**Critical Vulnerabilities Found in FatFs Storage Library**
A recent security review by runZero has uncovered seven serious vulnerabilities in FatFs, a widely used file system library for reading and writing FAT and exFAT storage media. Because FatFs is embedded in countless devices—from security cameras and drones to industrial controllers and crypto wallets—these flaws pose a significant risk to a broad range of connected equipment.
What makes these vulnerabilities especially dangerous is how easily they can be exploited. According to the report, any physical access to a vulnerable device—such as a public kiosk, ATM, camera with an SD card slot, or voting machine—could allow an attacker to insert a maliciously crafted USB drive, SD card, or firmware update. This would enable memory corruption and potentially allow the execution of arbitrary code. In many embedded systems, lack of memory protections means that “any physical access leads to a jailbreak.”

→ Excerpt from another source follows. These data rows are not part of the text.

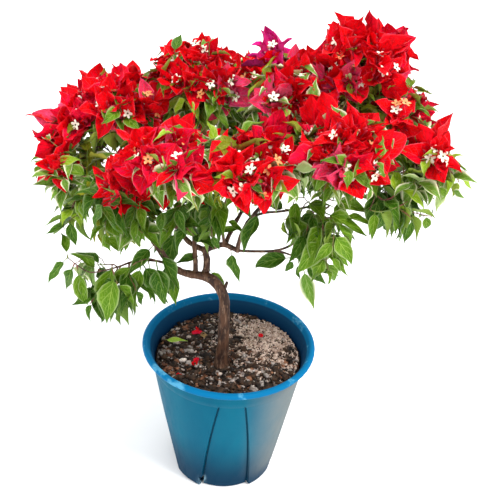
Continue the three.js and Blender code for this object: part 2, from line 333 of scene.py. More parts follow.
def baked_in(thing):
    """Gives an object the mesh that its modifiers make, and takes the modifiers off."""
    bpy.context.view_layer.update()
    graph = bpy.context.evaluated_depsgraph_get()
    mesh = bpy.data.meshes.new_from_object(thing.evaluated_get(graph), preserve_all_data_layers=True,
                                           depsgraph=graph)
    thing.modifiers.clear()
    thing.data = mesh
    return mesh


cutting = pot.modifiers.new("slots", "BOOLEAN")
cutting.object = slot_punch
cutting.operation = "DIFFERENCE"
cutting.solver = "EXACT"
pot_mesh = baked_in(pot)
bpy.data.objects.remove(slot_punch)
# Painted highlight: a mark that fades out upwards and outwards from the foot of each drain slot, where pale
# flecks are painted.
scar = pot_mesh.attributes.new("scar", "FLOAT", "POINT")
first_slot_turn = panel_turn - panel_foot_span + slot_inset
slot_turns = [math.radians(first_slot_turn + panel * quarter) for panel in range(panels)]
slot_feet = [Vector((math.sin(turn), -math.cos(turn), 0)) * (base_radius - 1 * mm) for turn in slot_turns]
slot_glint_reach = 9 * mm
slot_glint_top = 30 * mm
slot_glint_fade = 16 * mm
for vert in pot_mesh.vertices:
    near = min(math.hypot(*(vert.co - foot).xy) for foot in slot_feet)
    low = min(max((slot_glint_top - vert.co.z) / slot_glint_fade, 0), 1)
    scar.data[vert.index].value = low * max(0, 1 - near / slot_glint_reach)
pot_mesh.shade_smooth()
pot_mesh.set_sharp_from_angle(angle=math.radians(38))


def marked(tree, name):
    """A mark that the mesh itself carries."""
    return put(tree, "ShaderNodeAttribute", attribute_name=name).outputs["Fac"]


plastic, tree, shader = finish("teal_plastic", Roughness=0.42, Specular_IOR_Level=0.03)
place = put(tree, "ShaderNodeTexCoord").outputs["Object"]
x, y, z = put(tree, "ShaderNodeSeparateXYZ", {0: place}).outputs
broad, broad_height = mottled(tree, 14.0, 0.35, 0.65, (1.0, 1.0, 0.35))
fine, fine_height = mottled(tree, 160.0, 0.4, 0.7, (1.0, 1.0, 0.3))
body = tint(tree, broad, "04556f", "085f77")
# Painted shade: the outer wall darkens towards its foot, from 96 mm down to 10 mm.
body = tint(tree, rise(tree, z, 96 * mm, 10 * mm), body, "002c46", 0.96)
# The right front of the wall, and a narrow band at its far left, turn a paler grey in broad patches, less
# towards the foot, and are rougher there.
paler_wash = work(tree, "MULTIPLY", rise(tree, x, 18 * mm, 78 * mm), rise(tree, broad_height, 0.2, 0.5))
paler_wash = work(tree, "MULTIPLY", paler_wash, rise(tree, y, 60 * mm, 5 * mm))
patchy = work(tree, "MULTIPLY", mottled(tree, 34.0, 0.35, 0.65)[0], 0.14)
paler_wash = work(tree, "MULTIPLY", paler_wash, work(tree, "ADD", patchy, 0.9))
paler_wash_left = work(tree, "MULTIPLY", rise(tree, x, -82 * mm, -98 * mm), 0.4)
paler_wash = work(tree, "MULTIPLY", work(tree, "MAXIMUM", paler_wash, paler_wash_left), rise(tree, z, 2 * mm, 30 * mm))
body = tint(tree, paler_wash, body, "727878")
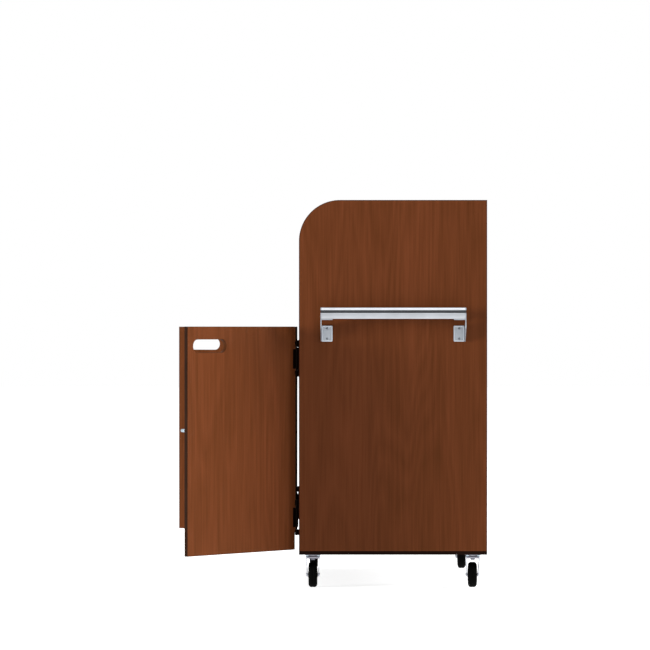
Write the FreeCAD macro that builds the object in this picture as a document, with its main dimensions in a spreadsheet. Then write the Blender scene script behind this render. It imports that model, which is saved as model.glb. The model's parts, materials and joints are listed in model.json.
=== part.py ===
import FreeCAD, Part
import math
import os
import Sketcher

# Condiment station cabinet on casters. Millimetres, +Z up, front at -Y. The origin is on the
# floor under the middle of the body. "Right" is +X.

doc = FreeCAD.newDocument("CondimentStation")
sizes = doc.addObject("Spreadsheet::Sheet", "Sizes")

DRIVING_SIZES = [
    # body
    ("width", 1067), ("depth", 610), ("height", 1260),
    ("panel_thick", 19), ("corner_radius", 133), ("band_thick", 2),
    ("base_thick", 12), ("bottom_thick", 18), ("back_thick", 16), ("back_inset", 3),
    ("worktop_height", 889), ("worktop_thick", 36),
    ("shelf_underside", 483), ("shelf_thick", 18), ("shelf_side_gap", 1),
    # doors
    ("door_thick", 12.7), ("door_band", 1), ("door_middle_gap", 3), ("door_end_gap", 3.3),
    ("door_inner_gap", 2.3), ("slot_length", 152.4), ("slot_height", 41.3),
    ("slot_from_edge", 27.5), ("slot_from_top", 40.9),
    ("rest_angle_right", 138.8), ("rest_angle_left", 124.3),
    # hinges
    ("hinge_length", 115), ("hinge_from_end", 105), ("frame_knuckle", 19), ("knuckle_notch", 7),
    ("knuckle_radius", 5.5), ("hinge_pin_radius", 2.25), ("pin_forward", 7.6),
    ("leaf_thick", 1.6), ("leaf_gap", 1), ("frame_leaf_depth", 30), ("door_wrap", 9.6),
    ("hinge_screw_spacing", 70), ("door_leaf_screw_spacing", 40),
    # catches
    ("strike_length", 38), ("strike_height", 11.4), ("strike_thick", 1.5),
    ("strike_from_edge", 8.2), ("strike_below_shelf", 6.3),
    ("catch_length", 46), ("catch_depth", 14), ("catch_height", 13), ("catch_wall", 2),
    ("catch_air", 0.5),
    # side handles
    ("bar_length", 464), ("bar_underside", 874), ("bar_height", 37.6), ("bar_depth", 22),
    ("bar_wall", 3), ("bead_height", 9.5), ("groove_height", 7.5), ("groove_depth", 4),
    ("bar_round", 4), ("handle_reach", 65), ("web_thick", 3), ("flange_width", 36),
    ("flange_bottom", 801), ("flange_height", 52), ("flange_thick", 5.5), ("flange_rim", 5),
    ("flange_recess", 2.5), ("saddle_thick", 3), ("handle_screw_inset", 9.5),
    ("web_toe", 8), ("web_shoulder", 848), ("web_round", 25),
    # casters
    ("caster_height", 110), ("caster_inset_x", 50), ("caster_inset_y", 45), ("trail", 28),
    ("wheel_radius", 41.3), ("tread_width", 29), ("tread_round", 10.5), ("tread_groove", 2),
    ("rim_radius", 29), ("rim_width", 24), ("rim_thick", 4), ("hub_width", 31),
    ("hub_radius", 10), ("web_width", 8), ("plate_length", 66), ("plate_width", 50),
    ("plate_thick", 3), ("race_radius", 21), ("race_height", 3), ("crown_length", 44),
    ("crown_height", 7.7), ("fork_width", 45.6), ("fork_foot_width", 38), ("fork_thick", 2.5),
    ("fork_foot", 7), ("fork_end_radius", 8), ("king_pin_radius", 5), ("king_nut_radius", 8),
    ("king_nut_height", 5.1), ("axle_radius", 4), ("axle_head_radius", 6.5),
    ("axle_head_height", 2.4), ("bolt_spacing_x", 52), ("bolt_spacing_y", 36),
    # fasteners and clearances
    ("screw_radius", 2), ("screw_head_radius", 3.6), ("screw_length", 16),
    ("handle_screw_length", 17), ("handle_head_height", 2), ("strike_screw_length", 10),
    ("bolt_radius", 2.5), ("bolt_head_radius", 4.5), ("bolt_head_height", 2.7),
    ("bolt_length", 25), ("dowel_radius", 4), ("dowel_length", 24), ("shelf_pin_radius", 2.5),
    ("shelf_pin_length", 18), ("shelf_pin_seat", 9), ("screw_slack", 0.1),
    ("run_clearance", 0.05), ("free_clearance", 0.3),
]
for row, (alias, size) in enumerate(DRIVING_SIZES, start=1):
    sizes.set(f"A{row}", str(size))
    sizes.setAlias(f"A{row}", alias)
doc.recompute()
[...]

All seven vulnerabilities rely on FatFs improperly handling malformed data. The worst of these is CVE-2026-6682, assigned a CVSS score of 7.6 (High). It involves an integer overflow in the FAT32 mounting code, where incorrect calculations of file size can lead to memory corruption and code execution. Other high-severity flaws include buffer overflows in exFAT volume labels and long filename handling, data corruption in fragmented volumes, divide-by-zero errors capable of bricking devices, information leaks, and system hangs due to malformed partition tables.
Perhaps most concerning is that FatFs is maintained by a single developer with no formal security contact or mailing list, leaving manufacturers who embed the library without a clear path to timely patches. While some issues—like the GPT partition table hang—have been fixed in the latest upstream release, most require manual intervention by device vendors. RunZero has already shared proof-of-concept exploits and test materials, meaning the risk is immediate and real.
If your organization builds or maintains devices that use FAT or exFAT file systems, now is the time to audit your use of FatFs, review wrapper code, and identify unsafe handling of filenames and file sizes. For operators of affected devices, treat any physical interfaces and firmware update channels as attack surfaces, restrict access, and monitor for vendor updates.
This discovery echoes a broader trend in which modern AI-assisted development tools can quickly expose deep vulnerabilities in embedded C libraries—sometimes faster than maintainers can respond. Without rapid action, these long-lived flaws may persist in shipped devices for years.